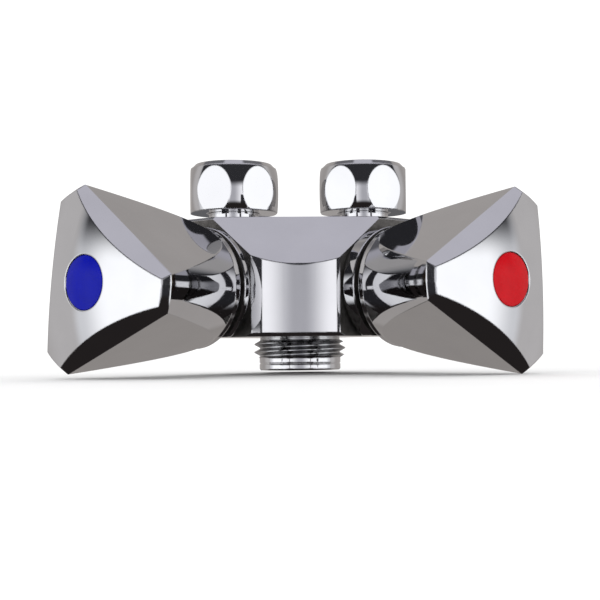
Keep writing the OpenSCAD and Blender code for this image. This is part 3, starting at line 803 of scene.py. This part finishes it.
def studio_sky(world):
    """A studio that only the chrome sees: white walls in front, warm grey behind, dark below."""
    world.use_nodes = True
    tree = world.node_tree
    tree.nodes.clear()
    out = tree.nodes.new("ShaderNodeOutputWorld")
    parts = tree.nodes.new("ShaderNodeSeparateXYZ")
    link(tree, tree.nodes.new("ShaderNodeTexCoord").outputs["Generated"], parts.inputs["Vector"])

    def work(operation, a, b=None):
        node = tree.nodes.new("ShaderNodeMath")
        node.operation = operation
        for socket, value in zip(node.inputs, (a, b)):
            if isinstance(value, (int, float)):
                socket.default_value = value
            elif value is not None:
                link(tree, value, socket)
        return node.outputs[0]

    def step(value, start, end):
        node = tree.nodes.new("ShaderNodeMapRange")
        node.interpolation_type = "SMOOTHSTEP"
        node.inputs["From Min"].default_value = start
        node.inputs["From Max"].default_value = end
        link(tree, value, node.inputs["Value"])
        return node.outputs["Result"]

    def blend(share, a, b):
        node = tree.nodes.new("ShaderNodeMix")
        node.data_type = "RGBA"
        link(tree, share, node.inputs["Factor"])
        for socket, tone in ((node.inputs[6], a), (node.inputs[7], b)):
            if isinstance(tone, tuple):
                socket.default_value = (*tone, 1)
            else:
                link(tree, tone, socket)
        return node.outputs[2]

    # Bearing from the user's side, height above level and depth below it, all in degrees
    bearing = work("ABSOLUTE", work("DEGREES", work("ARCTAN2", parts.outputs["X"],
                                                    work("MULTIPLY", parts.outputs["Y"], -1))))
    height = work("DEGREES", work("ARCSINE", parts.outputs["Z"]))
    depth = work("MULTIPLY", height, -1)

    def both(a, b):
        return work("MULTIPLY", a, b)

    def either(a, b):
        return work("MAXIMUM", a, b)

    def short_of(value, start, end):
        return work("SUBTRACT", 1, step(value, start, end))

    def between(value, start, end, soft):
        return both(step(value, start, start + soft), short_of(value, end - soft, end))

    # White walls that dim towards the way in between them, then warm grey walls behind
    walls = blend(step(bearing, 3, 27), (0.62, 0.62, 0.67), (1.50, 1.50, 1.56))
    walls = blend(step(bearing, 34, 56), walls, (1.68, 1.70, 1.74))
    walls = blend(step(bearing, 78, 92), walls, (0.98, 0.99, 1.03))
    behind = blend(step(bearing, 106, 126), (0.70, 0.68, 0.68), (0.49, 0.463, 0.45))
    behind = blend(both(step(bearing, 146, 154), step(depth, 6, 14)), behind, (0.385, 0.36, 0.345))
    walls = blend(step(bearing, 92, 97), walls, behind)
    # The gaps between the white walls and the way in, and the dark above these walls
    off_level = either(step(height, 0.4, 1.2), step(depth, 1.3, 2))
    gaps = both(between(bearing, 28.9, 37, 0.6), off_level)
    gaps = either(gaps, between(bearing, 28.6, 30.7, 0.4))
    gaps = either(gaps, both(between(bearing, 19, 37, 2), step(depth, 1.3, 3)))
    gaps = either(gaps, both(step(height, 8, 19), short_of(bearing, 91, 98)))
    walls = blend(gaps, walls, (0.040, 0.040, 0.046))
    # The dark rail behind, the ceiling and the dark beam under it
    rail = both(step(bearing, 160, 168), between(depth, 3, 14, 3))
    walls = blend(rail, walls, (0.13, 0.13, 0.14))
    walls = blend(step(height, 46, 52), walls, (0.735, 0.725, 0.81))
    beam = both(between(bearing, 116, 152, 6), between(height, 41, 76, 4))
    walls = blend(beam, walls, (0.20, 0.20, 0.22))
    # The dark table in front and the dark floor
    near_table = both(step(depth, 10, 16), short_of(bearing, 36, 44))
    edge = work("ADD", both(step(bearing, 103, 114), 15), both(step(bearing, 150, 160), 11))
    floor = step(work("SUBTRACT", depth, edge), 15, 23)
    seen = blend(either(near_table, floor), walls, (0.026, 0.022, 0.022))

    chrome_light = tree.nodes.new("ShaderNodeBackground")
    link(tree, seen, chrome_light.inputs["Color"])
    room_light = tree.nodes.new("ShaderNodeBackground")
    room_light.inputs["Color"].default_value = (1.0, 1.0, 1.0, 1)
    room_light.inputs["Strength"].default_value = 1.15
    choose = tree.nodes.new("ShaderNodeMixShader")
    link(tree, tree.nodes.new("ShaderNodeLightPath").outputs["Is Glossy Ray"], choose.inputs["Fac"])
    link(tree, room_light.outputs[0], choose.inputs[1])
    link(tree, chrome_light.outputs[0], choose.inputs[2])
    link(tree, choose.outputs[0], out.inputs["Surface"])


def floor_paper():
    """Pale matt paper, left out of the chrome's reflections."""
    paper = finish("pale_paper", (0.95, 0.95, 0.95), (0.93, 0.93, 0.93), 0.0, 0.95, 0.85, 30, 900, 0.02)
    tree = paper.node_tree
    out = tree.nodes["Material Output"]
    clear = tree.nodes.new("ShaderNodeBsdfTransparent")
    choose = tree.nodes.new("ShaderNodeMixShader")
    link(tree, tree.nodes.new("ShaderNodeLightPath").outputs["Is Glossy Ray"], choose.inputs["Fac"])
    link(tree, tree.nodes["Principled BSDF"].outputs[0], choose.inputs[1])
    link(tree, clear.outputs[0], choose.inputs[2])
    link(tree, choose.outputs[0], out.inputs["Surface"])
    return paper


class TAP_OT_set_stage(bpy.types.Operator):
    """Lays the pale floor and sets up the soft studio light and the camera"""
    bl_idname = "tap.set_stage"
    bl_label = "Set the stage"

    def execute(self, context):
        stage = context.scene.stage_settings
        deselect_all()
        low = min(corner[2] for corner in CAD_BOX)
        bpy.ops.mesh.primitive_circle_add(vertices=64, radius=3.0, fill_type="NGON",
                                          location=(0, 0, low - 0.05 * MM))
        floor = context.object
        settle(floor, "studio_floor")
        dress(floor, floor_paper())
        world = bpy.data.worlds.new("studio")
        context.scene.world = world
        studio_sky(world)

        yaw, pitch, roll = stage.aside, stage.pitch, stage.roll
        level = Vector((math.sin(yaw), math.cos(yaw), 0))
        right = Vector((math.cos(yaw), -math.sin(yaw), 0))
        ahead = level * math.cos(pitch) + Vector((0, 0, math.sin(pitch)))
        up = Vector((0, 0, math.cos(pitch))) - level * math.sin(pitch)
        leaning_right = right * math.cos(roll) - up * math.sin(roll)
        leaning_up = right * math.sin(roll) + up * math.cos(roll)
        view = Matrix((leaning_right, leaning_up, -ahead)).transposed().to_4x4()
        lens = bpy.data.cameras.new("studio_camera")
        lens.lens = stage.focal
        lens.sensor_width = 36
        lens.sensor_fit = "HORIZONTAL"
        lens.shift_x = stage.shift
        lens.clip_start = 0.01
        lens.clip_end = 20
        lens.dof.use_dof = False
        camera = bpy.data.objects.new("studio_camera", lens)
        context.scene.collection.objects.link(camera)
        camera.matrix_world = Matrix.Translation((0, -stage.distance, stage.height)) @ view
        context.scene.camera = camera
        context.scene.view_settings.view_transform = "Standard"
        return {"FINISHED"}


class TAP_PT_pieces(bpy.types.Panel):
    """Lists the steps that dress the tap, and the sizes and colours they use"""
    bl_idname = "TAP_PT_pieces"
    bl_label = "Mixer tap"
    bl_space_type = "VIEW_3D"
    bl_region_type = "UI"
    bl_category = "Mixer tap"

    def draw(self, context):
        layout = self.layout
        for step in STEPS:
            layout.operator(step.bl_idname)
        for group in GROUPS:
            holder = getattr(context.scene, group)
            box = layout.box()
            box.label(text=group.replace("_", " ").capitalize())
            for size in holder.__annotations__:
                box.prop(holder, size)


GROUPS = {
    "casting_sizes": CastingSizes,
    "knob_sizes": KnobSizes,
    "nut_sizes": NutSizes,
    "finish_colours": FinishColours,
    "stage_settings": StageSettings,
}
STEPS = (TAP_OT_set_stage, TAP_OT_finish_headworks, TAP_OT_add_casting, TAP_OT_add_knobs,
         TAP_OT_add_index_buttons, TAP_OT_add_swivel_nuts, TAP_OT_add_union_tails)


def register():
    for group, sizes in GROUPS.items():
        bpy.utils.register_class(sizes)
        setattr(bpy.types.Scene, group, PointerProperty(type=sizes))
    for step in STEPS:
        bpy.utils.register_class(step)
    bpy.utils.register_class(TAP_PT_pieces)


def unregister():
    bpy.utils.unregister_class(TAP_PT_pieces)
    for step in reversed(STEPS):
        bpy.utils.unregister_class(step)
    for group, sizes in reversed(GROUPS.items()):
        delattr(bpy.types.Scene, group)
        bpy.utils.unregister_class(sizes)


def main():
    register()
    bpy.ops.tap.set_stage()
    bpy.ops.tap.finish_headworks()
    bpy.ops.tap.add_casting()
    bpy.ops.tap.add_knobs()
    bpy.ops.tap.add_index_buttons()
    bpy.ops.tap.add_swivel_nuts()
    bpy.ops.tap.add_union_tails()


if __name__ == "__main__":
    main()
☆ ☆ ☆
Begin with the first line of the data above and, please, print each line exactly until you have printed the line containing "return node.outputs[2]"; print nothing else.

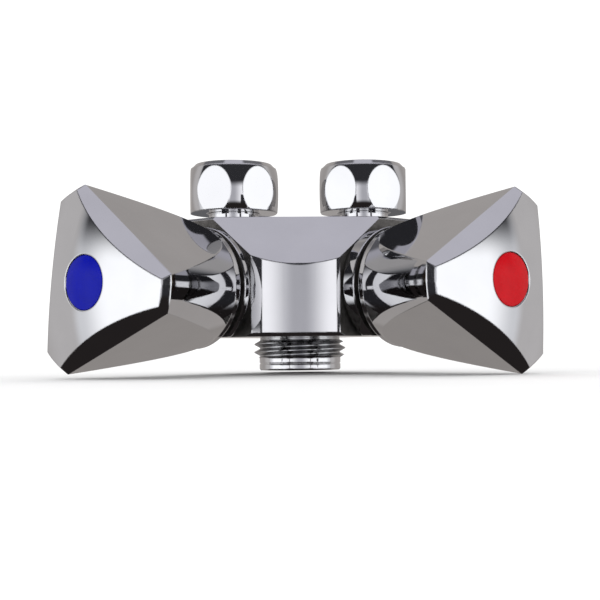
Keep writing the OpenSCAD and Blender code for this image. This is part 3, starting at line 803 of scene.py. This part finishes it.
def studio_sky(world):
    """A studio that only the chrome sees: white walls in front, warm grey behind, dark below."""
    world.use_nodes = True
    tree = world.node_tree
    tree.nodes.clear()
    out = tree.nodes.new("ShaderNodeOutputWorld")
    parts = tree.nodes.new("ShaderNodeSeparateXYZ")
    link(tree, tree.nodes.new("ShaderNodeTexCoord").outputs["Generated"], parts.inputs["Vector"])

    def work(operation, a, b=None):
        node = tree.nodes.new("ShaderNodeMath")
        node.operation = operation
        for socket, value in zip(node.inputs, (a, b)):
            if isinstance(value, (int, float)):
                socket.default_value = value
            elif value is not None:
                link(tree, value, socket)
        return node.outputs[0]

    def step(value, start, end):
        node = tree.nodes.new("ShaderNodeMapRange")
        node.interpolation_type = "SMOOTHSTEP"
        node.inputs["From Min"].default_value = start
        node.inputs["From Max"].default_value = end
        link(tree, value, node.inputs["Value"])
        return node.outputs["Result"]

    def blend(share, a, b):
        node = tree.nodes.new("ShaderNodeMix")
        node.data_type = "RGBA"
        link(tree, share, node.inputs["Factor"])
        for socket, tone in ((node.inputs[6], a), (node.inputs[7], b)):
            if isinstance(tone, tuple):
                socket.default_value = (*tone, 1)
            else:
                link(tree, tone, socket)
        return node.outputs[2]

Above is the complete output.